Maybe if we didn't have gigabytes of RAM these days. I quite like the idea of static linking. It makes software packaging and distribution very very easy and it has some security benefits. Go's build system is a good example of this. This project seems to be dead.
I have mixed feelings about the security gains.

On one hand, you eliminate one attack vector since you take ldd out of the equation. On the other hand, you depend on packagers who distribute their programs to rebuild and relink them every time a security issue creeps up a library they link with. I'm not sure I like that, and I don't have the free time I had in high school when compiling everything by hand seemed really fucking cool.

It's the distribution and packaging parts that I love about it.
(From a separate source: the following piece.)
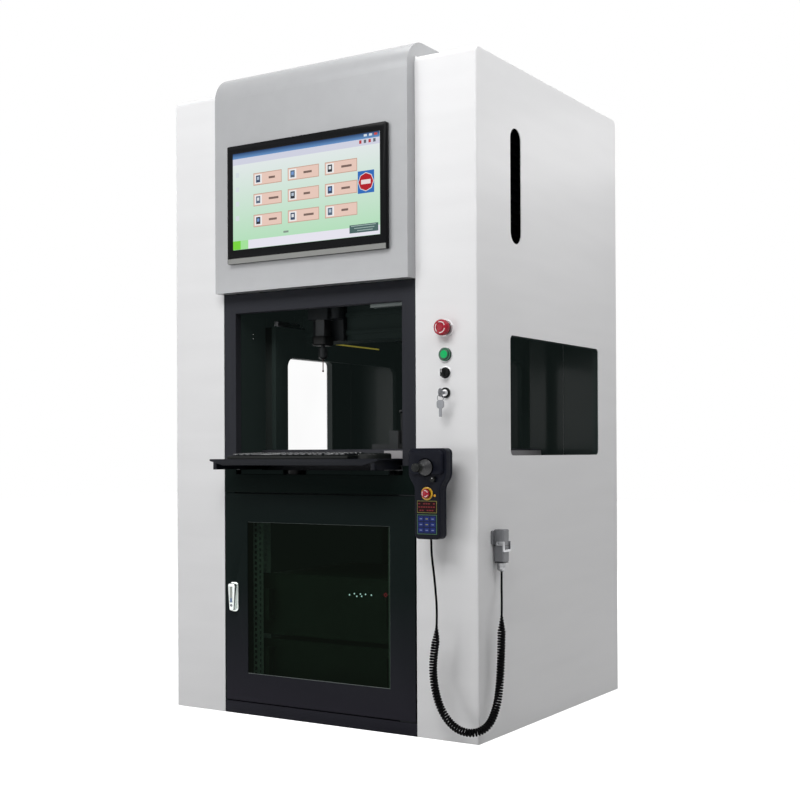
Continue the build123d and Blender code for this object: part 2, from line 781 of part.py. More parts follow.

Also might help with cross-platform distribution as well; While dynamic linking does have advantages, I get really frustrated when an old application won't run on a new kernel due to requiring old libraries that simply can't be installed. Static linking fixes that, and it's why anything I try and write is statically linked for the most part!
Ever looked at Nix and NixOS?
i don't know about leaner, but static linking is faster. symbol resolution is a heck of a task to be run on every program load, especially for larger programs. i remember before linux optimized its dynamic linking, starting a gnome or kde program was a glacial process.

as for static linking being leaner, i have been told an entire shared library needs to be loaded if so much as 1 program needs a part of it, but i doubt it. i don't see why shared libraries can't be demand loaded just like executables are. then again, demand loading a shared library would be a more complex task, and i have reservations about complexity just like the suckless community does.

In generic distributions it would cause bloat, but in a single purpose embedded device, I found it was a significant size reduction.
If each copy uses less then 1/n of the library and the rest can be stripped away by the compiler, you need less memory.